Itulah beberapa kalangan terpelajar terhadap Pancasila. Pendapat-pendapat demikian agaknya belum pernah dilahirkan oleh kalangan yang berideologi Islam.
Sebaliknya pemuka-pemuka ahli pikir Islam memberi pengertian-pengertian yang baik tentang Pancasila. Dan ini keluar dari keyakinan yang kuat. Sebab Pancasila bagi mereka –bagi tiap-tiap orang Islam– sebenarnya bukan prinsip-prinsip baru! Melainkan Pancasila itu adalah bersumber pada mata air ajaran-ajaran agamanya. Mata air yang sudah dimilikinya sebelum adanya Pancasila, dan yang jauh lebih kaya dan yang dengan tepat dikatakan oleh Saudara Moh. Natsir –dalam pidatonya pada peringatan Nuzulul Qur’an baru-baru ini– adalah induk serbasila!

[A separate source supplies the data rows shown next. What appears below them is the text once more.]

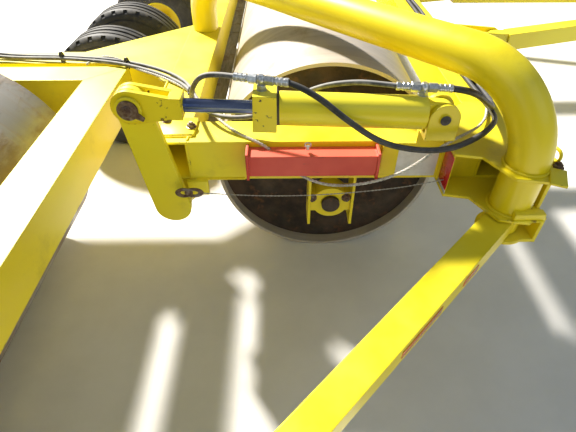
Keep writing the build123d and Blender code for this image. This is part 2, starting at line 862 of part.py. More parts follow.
write("centre_beams", *long_beams(0, end_outer))
write("centre_end_beams", end_beam, left_of(end_beam))
write("outriggers", rigger, left_of(rigger))
write("arch_pipes", pipe, left_of(pipe))
write("corner_brackets", corner, left_of(corner))
write("centre_brackets", centre_hanger, left_of(centre_hanger), centre_base, left_of(centre_base),
      *bearings, *[left_of(bearing) for bearing in bearings])
write("transport_locks", lock, left_of(lock))
write("centre_scrapers", *scrapers(0, 0))
write("tongue_lugs", *[tongue_lug(y) for y in (-brace_y, 0, brace_y)])
write("centre_drum_shell", drum_shell(0, 0))
write("centre_drum_ends", drum_end(0, 0, -1), drum_end(0, 0, 1))
write("rockshaft", rockshaft())

# Writing the tongue
brace = tongue_brace()
write("tongue_beam", tongue_beam())
write("tongue_braces", brace, left_of(brace))
write("tongue_hitch", hitch())
write("jack_tube", jack_tube())
write("jack_leg", jack_leg())

# Writing what comes in a right and a left copy
wheel_tyres, wheel_hubs = centre_wheels()
wing_tyre, wing_hub = wing_wheel()
wing_beams, wing_end_beams = wing_tubes()
write_pair("wheel_tyres", *wheel_tyres)
write_pair("wheel_hubs", wheel_hubs)
write_pair("lift_barrel", on_centre(lift_barrel()))
write_pair("lift_rod", on_centre(lift_rod()))
write_pair("wing_beams", *wing_beams)
write_pair("wing_end_beams", *wing_end_beams)
write_pair("wing_scrapers", *scrapers(wing_axle_x, wing_centre_y))
write_pair("wing_hinge", wing_hinge())
write_pair("wing_brackets", drum_hanger(wing_axle_x, wing_centre_y, -1), drum_hanger(wing_axle_x, wing_centre_y, 1),
           on_wing(base_bracket(-1)), wing_boss(), pole_rest())
write_pair("wing_shell", drum_shell(wing_axle_x, wing_centre_y))
write_pair("wing_drum_ends", drum_end(wing_axle_x, wing_centre_y, -1), drum_end(wing_axle_x, wing_centre_y, 1))
write_pair("wing_arm", wing_arm())
write_pair("wing_tyre", wing_tyre)
write_pair("wing_hub", wing_hub)
write_pair("wing_barrel", on_wing(lift_barrel()))
write_pair("wing_rod", on_wing(lift_rod()))
write_pair("draft_pole", draft_pole())
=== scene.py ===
import math

import bpy
from mathutils import Matrix, Vector


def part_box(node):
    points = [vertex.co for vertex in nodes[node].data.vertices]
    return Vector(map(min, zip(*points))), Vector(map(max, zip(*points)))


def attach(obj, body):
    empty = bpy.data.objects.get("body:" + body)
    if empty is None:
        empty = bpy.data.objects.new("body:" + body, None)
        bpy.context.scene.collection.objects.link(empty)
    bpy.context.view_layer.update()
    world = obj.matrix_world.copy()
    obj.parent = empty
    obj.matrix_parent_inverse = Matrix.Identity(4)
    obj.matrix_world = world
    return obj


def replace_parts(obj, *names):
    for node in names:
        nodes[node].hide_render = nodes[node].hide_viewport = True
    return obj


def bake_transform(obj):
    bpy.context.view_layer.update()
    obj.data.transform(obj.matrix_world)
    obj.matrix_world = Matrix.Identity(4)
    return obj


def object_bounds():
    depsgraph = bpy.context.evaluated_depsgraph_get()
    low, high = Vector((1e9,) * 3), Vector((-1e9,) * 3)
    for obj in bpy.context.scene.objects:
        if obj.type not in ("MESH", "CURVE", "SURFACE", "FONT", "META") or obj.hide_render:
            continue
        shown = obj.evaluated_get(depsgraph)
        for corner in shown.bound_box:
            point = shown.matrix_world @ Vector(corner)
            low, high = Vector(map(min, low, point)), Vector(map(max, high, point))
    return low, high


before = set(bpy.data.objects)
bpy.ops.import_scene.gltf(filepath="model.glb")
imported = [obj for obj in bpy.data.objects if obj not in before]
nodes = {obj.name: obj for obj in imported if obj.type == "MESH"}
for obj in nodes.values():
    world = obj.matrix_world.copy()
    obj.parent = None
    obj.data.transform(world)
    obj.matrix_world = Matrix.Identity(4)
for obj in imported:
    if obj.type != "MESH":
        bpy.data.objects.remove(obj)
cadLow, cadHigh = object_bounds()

sides = {"right": -1, "left": 1}  # the sign of y on each side


# Camera and light

shot = {
    "eye": (-1.443, -3.888, 1.79),
    "pitchDown": 41.9,
    "yawRight": 0.69,
    "lens": 27.06,
    "sensor": 36.0,
}


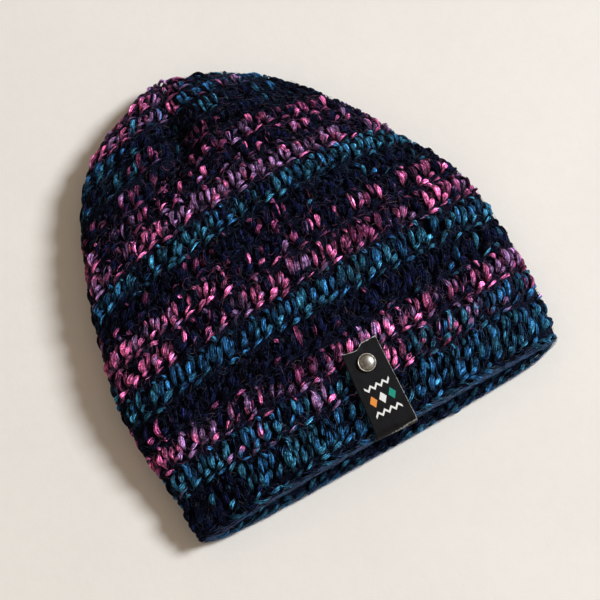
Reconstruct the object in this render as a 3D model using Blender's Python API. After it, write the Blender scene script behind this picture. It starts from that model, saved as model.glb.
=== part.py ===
"""Crocheted beanie lying on its side, with a folded leather tag held by a rivet.

Metres, +Z up. The hat lies on the plane Z = 0 with its crown towards +Y and its
opening towards -Y, and the origin is the centre of the footprint. The crochet
shell is one piece, worked in rounds from the crown down to the rim. Its form is
read from a table of sections, one row for every second round or so, and each
round swells a little between two grooves. The tag is one strip of leather folded
over the rim, and the rivet goes through both of its leaves and the wall.
"""
import math

import bmesh
import bpy
import numpy as np
from mathutils import Matrix, Vector

MM = 0.001

# Place of the rim line and of the hat's middle line in the frame
RIM_Y = -119.9 * MM
MIDDLE_X = -1.8 * MM

# Crochet shell
WALL = 5.0 * MM            # thickness of the crochet between its grooves
RIB = 1.3 * MM             # how far a round swells beyond its grooves
RIB_POWER = 0.7            # below 1, a rib is broad and its grooves are narrow
RIB_FADE = 0.25            # ribs fade out where the surface turns down this close to flat
ROUNDS = 17                # rounds from the rim to the crown's centre
RINGS_PER_ROUND = 4
INNER_STEP = 2             # rounds between two rings of the inner surface
AROUND = 48                # points round the shell
FINE = 480                 # points round a section before they are spread
INNER_TIP_DROP = 1.0 * MM  # the cavity's tip lies this much lower than the crown's
RIM_ROUNDING = 1.5 * MM    # how far the rim's edge bulges past its corners
FOLD_DETAIL = 14.0 * MM    # length that one radian of bend counts for, when points are spread
FLOOR_REACH = 0.60         # sine of the angle at which the section meets the floor
FOLD_ROOM = 0.5            # room between the layers in a fold, in walls
CLOSING_ROUND = 9          # from here on the inner surface keeps off the crown's end too
ARCH_POWER = 0.85          # below 1, the arch is fuller than an ellipse
ROUND_POWER = 1.3          # how a round runs from the side fold to the middle
LOWER_LAYER = 7.0 * MM     # how far the lower layer's rim lies past the upper one

# The sections, in millimetres: a round, how far from the rim it lies at the left
# fold, on the middle line and at the right fold, where the two folds are, the
# height of the arch and the height of the folds' outermost line
SECTION_COLUMNS = ("round", "y_left", "y_middle", "y_right", "x_left", "x_right", "height", "fold")
SECTIONS = (
    (0, 0.5, 0.5, 1.5, -112.5, 113.5, 24.0, 11.0),
    (1, 21.0, 22.0, 24.0, -115.0, 118.0, 28.5, 12.0),
    (3, 52.0, 54.0, 57.0, -117.5, 121.0, 35.0, 13.0),
    (5, 82.5, 89.0, 92.5, -116.0, 120.5, 39.5, 13.5),
    (7, 112.0, 122.5, 123.5, -110.0, 114.0, 41.0, 13.5),
    (9, 140.0, 153.5, 150.0, -103.0, 101.0, 40.0, 13.0),
    (11, 169.0, 182.0, 177.0, -92.5, 86.5, 37.0, 12.5),
    (13, 199.0, 208.5, 203.0, -79.0, 70.5, 31.5, 12.0),
    (15, 226.0, 231.5, 226.5, -55.5, 44.0, 24.0, 11.0),
    (16, 238.0, 241.0, 236.5, -33.0, 24.0, 19.0, 10.5),
    (17, 247.5, 247.5, 247.5, -1.0, -1.0, 11.0, 11.0),
)

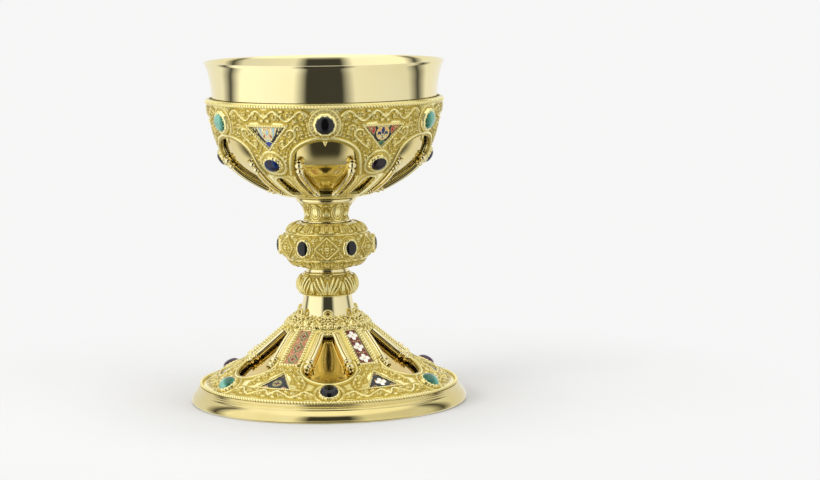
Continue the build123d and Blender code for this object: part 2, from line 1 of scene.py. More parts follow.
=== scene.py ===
import math

import bpy
import numpy as np
from mathutils import Matrix, Vector, geometry


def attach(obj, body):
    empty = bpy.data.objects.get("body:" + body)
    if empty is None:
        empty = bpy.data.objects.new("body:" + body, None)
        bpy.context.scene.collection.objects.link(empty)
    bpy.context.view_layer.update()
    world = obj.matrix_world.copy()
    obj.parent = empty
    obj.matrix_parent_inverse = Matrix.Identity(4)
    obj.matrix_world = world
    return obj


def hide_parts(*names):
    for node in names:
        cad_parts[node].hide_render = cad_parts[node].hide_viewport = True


# Communion chalice.  Lengths in the helpers are millimetres and angles degrees,
# 0 at the front (-Y) and growing towards +X; meshes are written in metres.

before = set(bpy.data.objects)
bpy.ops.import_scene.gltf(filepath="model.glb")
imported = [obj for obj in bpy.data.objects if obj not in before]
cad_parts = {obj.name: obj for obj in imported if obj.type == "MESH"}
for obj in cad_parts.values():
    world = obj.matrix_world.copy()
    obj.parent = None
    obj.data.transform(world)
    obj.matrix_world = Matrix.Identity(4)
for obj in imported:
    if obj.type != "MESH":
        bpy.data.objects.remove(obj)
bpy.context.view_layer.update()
MM = 0.001
FOLDS = 6


# =============================================================== turned surfaces
def cubic(t, y, tt):
    """Natural cubic spline through (t, y), read at tt."""
    n = len(t)
    h = np.diff(t)
    a = np.zeros((n, n))
    b = np.zeros(n)
    a[0, 0] = a[-1, -1] = 1.0
    for i in range(1, n - 1):
        a[i, i - 1], a[i, i], a[i, i + 1] = h[i - 1], 2 * (h[i - 1] + h[i]), h[i]
        b[i] = 6 * ((y[i + 1] - y[i]) / h[i] - (y[i] - y[i - 1]) / h[i - 1])
    m = np.linalg.solve(a, b)
    k = np.clip(np.searchsorted(t, tt) - 1, 0, n - 2)
    d0, d1 = tt - t[k], t[k + 1] - tt
    hk = h[k]
    return (m[k] * d1 ** 3 + m[k + 1] * d0 ** 3) / (6 * hk) + (y[k] / hk - m[k] * hk / 6) * d1 + (y[k + 1] / hk - m[k + 1] * hk / 6) * d0


class Turned:
    """A turned surface from its outline, listed bottom to top."""

    def __init__(self, points, smooth=True, n=1600):
        p = np.array(points, float)
        t = np.concatenate([[0], np.cumsum(np.hypot(*np.diff(p, axis=0).T))])
        tt = np.linspace(0, t[-1], n)
        if smooth and len(p) > 2:
            r, z = cubic(t, p[:, 0], tt), cubic(t, p[:, 1], tt)
        else:
            r, z = np.interp(tt, t, p[:, 0]), np.interp(tt, t, p[:, 1])
        self.s = np.concatenate([[0], np.cumsum(np.hypot(np.diff(r), np.diff(z)))])
        self.r, self.z = r, z
        dr, dz = np.gradient(r, self.s), np.gradient(z, self.s)
        m = np.hypot(dr, dz)
        self.nr, self.nz = dz / m, -dr / m
        self.length = self.s[-1]

    def R(self, s):
        return np.interp(s, self.s, self.r)

    def Z(self, s):
        return np.interp(s, self.s, self.z)

    def s_at(self, z):
        return np.interp(z, self.z, self.s)

    def place(self, th, s, h=0.0):
        """Points in metres at angle th (radians), length s along the outline, height h above it."""
        nr, nz = np.interp(s, self.s, self.nr), np.interp(s, self.s, self.nz)
        r = self.R(s) + nr * h
        return np.stack([r * np.sin(th), -r * np.cos(th), self.Z(s) + nz * h], -1) * MM

    def normal(self, th, s):
        nr, nz = np.interp(s, self.s, self.nr), np.interp(s, self.s, self.nz)
        return np.stack([nr * np.sin(th), -nr * np.cos(th), nz + 0 * th], -1)


# outlines, the same as the CAD's
LIP_R, HEIGHT = 66.5, 190.0
CALYX = Turned([(17.0, 114.0), (22.4, 115.0), (28.0, 116.9), (35.4, 120.4), (42.0, 124.2), (47.7, 128.1),
                (52.2, 132.1), (55.6, 136.2), (57.8, 140.4), (60.4, 148.0), (62.9, 156.0), (64.6, 164.0), (65.3, 170.6)])
FOOT = Turned([(71.0, 9.8), (69.6, 10.4), (66.2, 12.3), (61.6, 15.0), (56.0, 18.0), (50.4, 20.9), (45.1, 24.2), (40.1, 28.0),
               (35.4, 32.0), (30.8, 36.0), (26.1, 40.0), (21.2, 44.4), (18.6, 47.2)])
NECK = Turned([(12.6, 101.2), (12.0, 103.2), (12.3, 106.0), (13.3, 109.0), (14.9, 111.1), (16.2, 112.0)])
KNOP_TOP = Turned([(22.5, 95.0), (21.4, 96.8), (19.5, 98.4), (17.0, 99.5), (14.2, 100.0)])
KNOP_BAND = Turned([(22.4, 80.4), (24.3, 82.5), (25.5, 85.0), (25.9, 87.6), (25.4, 90.4), (24.3, 92.8), (22.5, 95.0)])
KNOP_LOW = Turned([(14.4, 75.4), (17.6, 76.2), (20.3, 78.0), (22.4, 80.4)])
LOWER_KNOP = Turned([(13.8, 59.5), (15.3, 61.1), (16.4, 63.4), (16.7, 65.8), (16.1, 68.1), (14.7, 70.1), (12.9, 71.7), (12.4, 72.3)])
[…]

Tiap-tiap orang Islam hanya akan berkata tentang Pancasila: “Itu belum cukup, Tuan! Itu belum sempurna! Itu hanya sebagian daripada apa yang sudah kami yakini dan kami miliki. Yang telah dimiliki oleh umat Muslimin semenjak 13 ratus tahun dahulu. Dan sebab itu, Pancasila harus kami isi dan sempurnakan dengan ajaran-ajaran agama Islam.